**WRITTEN PROBLEM**
Extract every line that contains the word "finishes".
══════
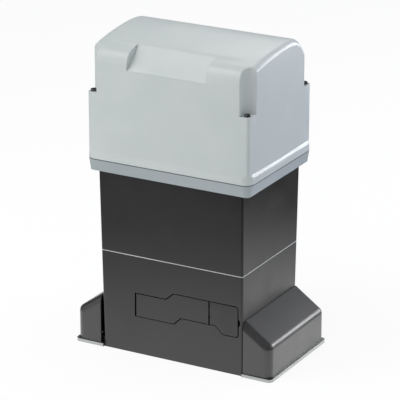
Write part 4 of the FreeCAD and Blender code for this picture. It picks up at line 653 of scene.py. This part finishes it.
def makeStorageCapacitors(values):
    # sleeved cans with a rolled groove over the foot and a sunk top
    low, high, top = boardCorners()
    groove = values["groove"]
    grid = bmesh.new()
    for x, y, radius, height in values["cans"]:
        sunk = height - values["rimDepth"]
        outline = [(0, 0), (radius, 0), (radius, groove["from"]),
                   (radius - groove["depth"], groove["deepest"]), (radius, groove["to"]),
                   (radius, height - values["shoulder"]), (radius - values["shoulder"], height),
                   (radius - values["rimWidth"], sunk), (0, sunk)]
        turnedAt(grid, outline, (low.x + x, low.y + y, top), values["steps"])
    newPiece("storage_capacitors", grid, sleeveBlack)


resistorRow = {
    "left": 44.0,
    "front": 32.0,
    "count": 9,
    "pitch": 5.0,
    "length": 7.0,
    "radius": 1.25,
    # shares of the radius, and how far from either end
    "end": [(0.0, 0.0), (0.8, 0.1), (1.0, 0.7), (1.0, 1.6), (0.85, 2.0)],
    "steps": 12,
}


def makeResistors(values):
    # a row of lacquered bodies, thicker over the caps at both ends
    low, high, top = boardCorners()
    radius = values["radius"]
    outline = [(share * radius, depth) for share, depth in values["end"]]
    outline += [(share * radius, values["length"] - depth) for share, depth in reversed(values["end"])]
    grid = bmesh.new()
    for i in range(values["count"]):
        x = low.x + values["left"] + i * values["pitch"]
        turnedAt(grid, outline, (x, low.y + values["front"], top + radius), values["steps"], turn=alongY)
    newPiece("resistors", grid, resistorBeige)


lampRow = {
    "left": 94.0,
    "front": 27.0,
    "count": 3,
    "pitch": 6.0,
    "radius": 1.6,
    "height": 5.0,
    "flange": {"width": 0.4, "height": 0.8, "step": 0.1},
    # out from the middle and down from the top, as shares of the radius
    "dome": [(1.0, 1.0), (0.87, 0.5), (0.5, 0.13), (0.0, 0.0)],
    "steps": 16,
}


def makeIndicatorLamps(values):
    # round-topped lamps on a flange
    low, high, top = boardCorners()
    radius = values["radius"]
    flange = values["flange"]
    outline = [(0, 0), (radius + flange["width"], 0), (radius + flange["width"], flange["height"]),
               (radius, flange["height"] + flange["step"])]
    outline += [(out * radius, values["height"] - down * radius) for out, down in values["dome"]]
    grid = bmesh.new()
    for i in range(values["count"]):
        x = low.x + values["left"] + i * values["pitch"]
        turnedAt(grid, outline, (x, low.y + values["front"], top), values["steps"])
    newPiece("indicator_lamps", grid, lampRed)


plugHeader = {
    "left": 52.0,
    "front": 72.0,
    "ways": 8,
    "pitch": 2.5,
    "ends": 1.0,
    "width": 6.0,
    "height": 7.0,
    "floor": 2.0,
    "wall": 1.0,
    "overlap": 0.2,
    "bevel": 0.2,
}


def makePlugHeader(values):
    # a moulded floor with a wall behind
    low, high, top = boardCorners()
    left = low.x + values["left"]
    front = low.y + values["front"]
    right = left + values["ways"] * values["pitch"] + 2 * values["ends"]
    back = front + values["width"]
    floor = top + values["floor"]
    grid = bmesh.new()
    blockAt(grid, (left, front, top), (right, back, floor), values["bevel"])
    blockAt(grid, (left, back - values["wall"], floor - values["overlap"]),
            (right, back, top + values["height"]), values["bevel"])
    newPiece("plug_header", grid, headerWhite)


headerPins = {"header": plugHeader, "width": 0.64, "front": 2.4, "back": 3.0, "bevel": 0.12}


def makeHeaderPins(values):
    # one square pin for each way, standing in the header's floor
    low, high, top = boardCorners()
    header = values["header"]
    front = low.y + header["front"]
    foot = top + header["floor"] - header["overlap"]
    grid = bmesh.new()
    for i in range(header["ways"]):
        left = low.x + header["left"] + header["ends"] + header["pitch"] * (i + 0.5) - values["width"] / 2
        blockAt(grid, (left, front + values["front"], foot),
                (left + values["width"], front + values["back"], top + header["height"]), values["bevel"])
    newPiece("header_pins", grid, materials["zinc_steel"])


boardScrews = {"inset": 5.0, "radius": 2.9, "height": 2.0, "slot": 0.8, "steps": 16}


def makeBoardScrews(values):
    low, high, top = boardCorners()
    inset = values["inset"]
    grid = bmesh.new()
    for x in (low.x + inset, high.x - inset):
        for y in (low.y + inset, high.y - inset):
            slottedHead(grid, (x, y, top), values)
    newPiece("board_screws", grid, materials["zinc_steel"])


clampScrews = {
    "pitch": 6.0,
    "gap": 8.0,
    "front": 2.2,
    "radius": 1.9,
    "height": 0.7,
    "slot": 0.6,
    "steps": 12,
}


def makeClampScrews(values):
    # one clamp screw in front of every mouth of the two strips
    low, high = [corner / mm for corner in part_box("terminal_blocks")]
    ways = round((high.x - low.x - values["gap"]) / values["pitch"] / 2)
    grid = bmesh.new()
    for strip in (0, 1):
        left = low.x + strip * (ways * values["pitch"] + values["gap"])
        for i in range(ways):
            slottedHead(grid, (left + values["pitch"] * (i + 0.5), low.y + values["front"], high.z), values)
    newPiece("clamp_screws", grid, materials["zinc_steel"])


# The spring of the release

spring = {"node": "dog_spring", "joint": "dog_slide", "body": "output"}


def makeSpring(values):
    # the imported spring, copied into a piece of its own that moves with the output
    grid = bmesh.new()
    grid.from_mesh(frame["nodes"][values["node"]].data)
    piece = newPiece("release_spring", grid, materials["spring_steel"], values["body"])
    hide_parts(values["node"])
    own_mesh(piece)


# Camera, floor and lights

cameraView = {
    "azimuth": math.radians(28.97),
    "elevation": math.radians(19.89),
    "aim": Vector((0.0004676, 0.0, 0.1876985)),
    "distance": 3.130,
    "sensor": 36.0,
    "focalPx": 2562,         # focal length in pixels of a frame that is 400 wide
    "framePx": 400,
    "farthest": 50.0,
}


def setCamera(view):
    data = bpy.data.cameras.new("camera")
    data.sensor_width = view["sensor"]
    data.lens = view["sensor"] * view["focalPx"] / view["framePx"]
    data.clip_end = view["farthest"]
    camera = bpy.data.objects.new("camera", data)
    flat = math.cos(view["elevation"])
    back = Vector((math.sin(view["azimuth"]) * flat, -math.cos(view["azimuth"]) * flat,
                   math.sin(view["elevation"])))
    camera.location = view["aim"] + back * view["distance"]
    camera.rotation_euler = (math.pi / 2 - view["elevation"], 0.0, view["azimuth"])
    bpy.context.scene.collection.objects.link(camera)
    bpy.context.scene.camera = camera


studio = {
    "floorHalf": 6.0,
    "floorWhite": 0.92,
    "floorGlow": 0.86,
    "floorStrength": 1.03,
    # the floor's reflection dims between these distances from the middle, in metres
    "sheenNear": 0.2,
    "sheenFar": 0.62,
    "sheenBright": 1.82,
    "sheenDim": 0.02,
    "skyLight": 0.44,
    "skySheen": 0.1,
    "skySeen": 1.0,
    # places and sizes in metres, power in watts
    "lamps": [
        {"name": "topSoftbox", "place": (-0.5, -1.0, 2.2), "size": 1.6, "power": 22.0, "colour": (1, 1, 1)},
        {"name": "frontLeftSoftbox", "place": (-1.05, -0.82, 0.6), "size": 0.8, "power": 3.3,
         "colour": (1, 1, 0.99)},
        {"name": "rightSoftbox", "place": (2.0, 0.9, 1.3), "size": 1.2, "power": 6.5,
         "colour": (0.86, 0.92, 1.0)},
        {"name": "rearRightSoftbox", "place": (0.9, 1.4, 0.55), "size": 0.9, "power": 9.0,
         "colour": (0.66, 0.72, 1.0), "diffuseOnly": True},
        {"name": "rearRightCard", "place": (0.75, 1.15, 0.42), "size": 0.5, "power": 9.0,
         "colour": (1, 1, 1), "glossOnly": True},
        {"name": "roofCard", "place": (-0.45, 1.5, 1.5), "size": 0.9, "power": 6.5,
         "colour": (1, 1, 1), "glossOnly": True},
        {"name": "slopeCard", "place": (0.63, 1.3, 0.75), "size": 0.5, "power": 1.1,
         "colour": (1, 1, 1), "glossOnly": True},
        {"name": "frontLeftCard", "place": (-0.47, -0.7, 0.03), "size": 0.3, "power": 0.6,
         "colour": (1, 1, 1), "glossOnly": True},
    ],
}


def seenThrough(tree, path):
    # 1 where the camera looks at a surface itself or through glass
    return addNode(tree, "ShaderNodeMath", settings={"operation": "MAXIMUM"},
                   links={0: path.outputs["Is Camera Ray"], 1: path.outputs["Is Transmission Ray"]})


def makeStage(values):
    # the white sweep shows white and keeps the object's soft shadow; what it throws back into glossy
    # surfaces is brightest near the object and falls off, as under a lit table
    grid = bmesh.new()
    bmesh.ops.create_grid(grid, x_segments=1, y_segments=1, size=values["floorHalf"])
    floor = meshObject("floor", grid)
    material, tree, place = newMaterial("white sweep")
    matte = addNode(tree, "ShaderNodeBsdfDiffuse", values={"Color": [values["floorWhite"]] * 3 + [1.0]})
    path = addNode(tree, "ShaderNodeLightPath")
    away = addNode(tree, "ShaderNodeVectorMath", settings={"operation": "LENGTH"}, links={0: place})
    sheen = addNode(tree, "ShaderNodeMapRange", links={"Value": away.outputs["Value"]},
                    values={"From Min": values["sheenNear"], "From Max": values["sheenFar"],
                            "To Min": values["sheenBright"], "To Max": values["sheenDim"]})
    strength = addNode(tree, "ShaderNodeMix", settings={"data_type": "FLOAT"},
                       values={valueA: values["floorStrength"]},
                       links={0: path.outputs["Is Glossy Ray"], valueB: sheen})
    glow = addNode(tree, "ShaderNodeMath", settings={"operation": "MULTIPLY"},
                   values={1: values["floorGlow"]}, links={0: seenThrough(tree, path)})
    share = addNode(tree, "ShaderNodeMath", settings={"operation": "MAXIMUM"},
                    links={0: glow, 1: path.outputs["Is Glossy Ray"]})
    light = addNode(tree, "ShaderNodeEmission", links={"Strength": strength})
    mixed = addNode(tree, "ShaderNodeMixShader", links={0: share, 1: matte, 2: light})
    addNode(tree, "ShaderNodeOutputMaterial", links={"Surface": mixed})
    floor.data.materials.append(material)


def makeSky(values):
    # white where it is seen, and dimmer as a light and in reflections
    world = bpy.data.worlds.new("studio")
    world.use_nodes = True
    tree = world.node_tree
    tree.nodes.clear()
    path = addNode(tree, "ShaderNodeLightPath")
    plain = addNode(tree, "ShaderNodeMix", settings={"data_type": "FLOAT"},
                    values={valueA: values["skyLight"], valueB: values["skySheen"]},
                    links={0: path.outputs["Is Glossy Ray"]})
    strength = addNode(tree, "ShaderNodeMix", settings={"data_type": "FLOAT"},
                       values={valueB: values["skySeen"]},
                       links={0: seenThrough(tree, path), valueA: plain})
    sky = addNode(tree, "ShaderNodeBackground", values={"Color": [1.0, 1.0, 1.0, 1.0]},
                  links={"Strength": strength})
    addNode(tree, "ShaderNodeOutputWorld", links={"Surface": sky})
    bpy.context.scene.world = world


def makeLamps(values):
    # softboxes light the object, and cards only show in its gloss
    for lamp in values["lamps"]:
        data = bpy.data.lights.new(lamp["name"], "AREA")
        data.size = lamp["size"]
        data.energy = lamp["power"]
        data.color = lamp["colour"]
        light = bpy.data.objects.new(lamp["name"], data)
        light.location = lamp["place"]
        aim = cameraView["aim"] - Vector(lamp["place"])
        light.rotation_euler = aim.to_track_quat("-Z", "Y").to_euler()
        light.visible_camera = False
        light.visible_diffuse = not lamp.get("glossOnly", False)
        light.visible_glossy = not lamp.get("diffuseOnly", False)
        bpy.context.scene.collection.objects.link(light)


bpy.context.scene.view_settings.view_transform = "Standard"
setCamera(cameraView)
makeStage(studio)
makeSky(studio)
makeLamps(studio)
print("camera, floor and lights are set")
dressNodes()
print("finishes are on the nodes")
makeHood(roof)
print("the hood has its roof")
makeChipPins(chipPins)
makeFuseCaps(fuseCaps)
makeStorageCapacitors(storageCapacitors)
makeResistors(resistorRow)
makeIndicatorLamps(lampRow)
makePlugHeader(plugHeader)
makeHeaderPins(headerPins)
makeBoardScrews(boardScrews)
makeClampScrews(clampScrews)
print("the control board has its small parts")
makeSpring(spring)
print("the release spring is in place")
══════
**FINAL RESULT**
Write part 4 of the FreeCAD and Blender code for this picture. It picks up at line 653 of scene.py. This part finishes it.
print("finishes are on the nodes")